Subpar treatment puts teens at risk for infections including HIV, chlamydia and gonorrhea, along with unwanted pregnancies. The results highlight a need for better awareness of testing and treatment guidelines from the American Academy of Pediatrics and federal Centers for Disease Control and Prevention, the study authors said. Their report, based on 2004-13 data on almost 13,000 teens treated, was published Monday in Pediatrics. Here are some details:
Teen sexual assault is more common than some might think. Up to 25 percent of U.S. girls and 10 percent of boys are sexually abused or assaulted by the age of 18, the researchers said. Almost 11 percent of high school girls and 4 percent of boys reported having been raped in a 2013 government survey. Studies suggest these rates have been mostly stable in recent years.
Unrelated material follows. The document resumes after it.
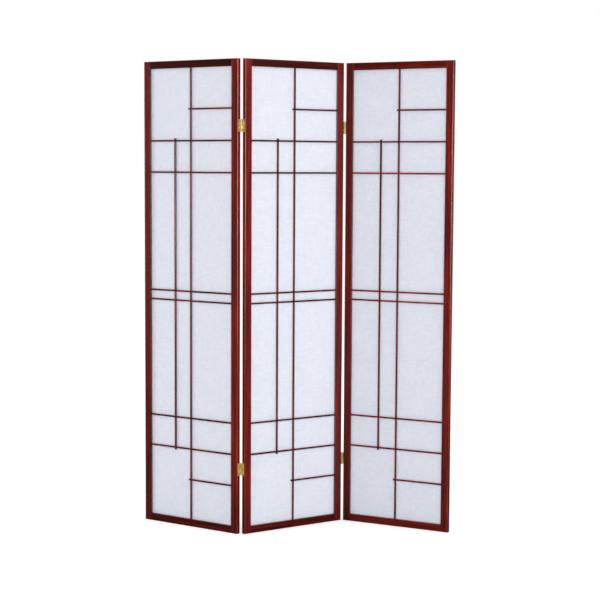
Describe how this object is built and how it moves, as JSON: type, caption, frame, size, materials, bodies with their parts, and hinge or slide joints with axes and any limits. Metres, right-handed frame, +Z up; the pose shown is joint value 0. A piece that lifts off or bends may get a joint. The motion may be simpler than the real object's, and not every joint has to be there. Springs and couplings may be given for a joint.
{
  "type": "room divider",
  "caption": "Folding room divider of hinged panels: wooden frames with a thin asymmetrical lattice on both faces over translucent paper, standing in a zigzag.",
  "frame": {"origin": "on the floor, at the middle of the space that the standing screen takes", "axes": "+X along the screen from its left to its right end as seen from the front, +Y from the front to the back, +Z up"},
  "size_m": [1.1778, 0.2484, 1.784],
  "materials": {
    "stile_wood": "red-brown stain under satin lacquer",
    "rail_wood": "red-brown stain under satin lacquer",
    "bar_wood": "red-brown stain under satin lacquer",
    "paper": "translucent fibre paper, matt",
    "hinge_brass": "bright plated",
    "screw_brass": "bright plated"
  },
  "bodies": {
    "left_panel": {"left_panel_left_stile": "stile_wood", "left_panel_right_stile": "stile_wood", "left_panel_top_rail": "rail_wood", "left_panel_bottom_rail": "rail_wood", "left_panel_paper": "paper", "left_panel_front_centre_bar": "bar_wood", "left_panel_front_side_bar": "bar_wood", "left_panel_front_cross_bars": "bar_wood", "left_panel_front_short_bars": "bar_wood", "left_panel_back_centre_bar": "bar_wood", "left_panel_back_side_bar": "bar_wood", "left_panel_back_cross_bars": "bar_wood", "left_panel_back_short_bars": "bar_wood", "left_top_hinge_outer_leaf": "hinge_brass", "left_bottom_hinge_outer_leaf": "hinge_brass", "left_hinges_outer_screws": "screw_brass"},
    "middle_panel": {"middle_panel_left_stile": "stile_wood", "middle_panel_right_stile": "stile_wood", "middle_panel_top_rail": "rail_wood", "middle_panel_bottom_rail": "rail_wood", "middle_panel_paper": "paper", "middle_panel_front_centre_bar": "bar_wood", "middle_panel_front_side_bar": "bar_wood", "middle_panel_front_cross_bars": "bar_wood", "middle_panel_front_short_bars": "bar_wood", "middle_panel_back_centre_bar": "bar_wood", "middle_panel_back_side_bar": "bar_wood", "middle_panel_back_cross_bars": "bar_wood", "middle_panel_back_short_bars": "bar_wood", "left_top_hinge_middle_leaf": "hinge_brass", "left_top_hinge_pin": "hinge_brass", "left_bottom_hinge_middle_leaf": "hinge_brass", "left_bottom_hinge_pin": "hinge_brass", "right_top_hinge_middle_leaf": "hinge_brass", "right_top_hinge_pin": "hinge_brass", "right_bottom_hinge_middle_leaf": "hinge_brass", "right_bottom_hinge_pin": "hinge_brass", "left_hinges_middle_screws": "screw_brass", "right_hinges_middle_screws": "screw_brass"},
    "right_panel": {"right_panel_left_stile": "stile_wood", "right_panel_right_stile": "stile_wood", "right_panel_top_rail": "rail_wood", "right_panel_bottom_rail": "rail_wood", "right_panel_paper": "paper", "right_panel_front_centre_bar": "bar_wood", "right_panel_front_side_bar": "bar_wood", "right_panel_front_cross_bars": "bar_wood", "right_panel_front_short_bars": "bar_wood", "right_panel_back_centre_bar": "bar_wood", "right_panel_back_side_bar": "bar_wood", "right_panel_back_cross_bars": "bar_wood", "right_panel_back_short_bars": "bar_wood", "right_top_hinge_outer_leaf": "hinge_brass", "right_bottom_hinge_outer_leaf": "hinge_brass", "right_hinges_outer_screws": "screw_brass"}
  },
  "joints": [
    {"name": "left_fold", "type": "hinge", "parent": "middle_panel", "child": "left_panel", "pos_m": [-0.20482, -0.11019, 0], "axis": [0, 0, 1], "range_deg": [-116, 64]},
    {"name": "right_fold", "type": "hinge", "parent": "middle_panel", "child": "right_panel", "pos_m": [0.18392, 0.10915, 0], "axis": [0, 0, 1], "range_deg": [-122, 58]}
  ]
}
The CDC and pediatricians recommend testing sexually assaulted teens for several venereal diseases and giving preventive antibiotics for chlamydia and gonorrhea. Other advice includes testing for hepatitis B in unvaccinated patients and for HIV and syphilis in areas where those diseases are prevalent, and providing pregnancy tests and emergency contraception.
On average 44 percent of assaulted teens got recommended tests and about one-third got preventive treatment, according to the study, led by researchers at the Children's Hospital of Philadelphia who analyzed information from a childrens' hospitals database. Rates for both varied by hospital and were lowest for younger patients.
Other studies have found low emergency room testing and treatment rates for sexually assaulted adults, for whom CDC has similar guidelines.
Some teens may not have been tested or treated because the assault didn't involve intercourse. Also, some hospitals might not test teens who delay seeking care, but most experts recommend doing so anyway to detect pre-existing and new infections, the researchers say. A Pediatrics editorial notes that some teens may decline testing and treatment, or may seek care in outpatient clinics, so the true rates of under-treatment are unknown.
The researchers recommend standardizing medical care for sexually assaulted teens, along with guidelines awareness. In addition, doctors need to identify and address barriers to providing these patients appropriate medical care, the editorial says.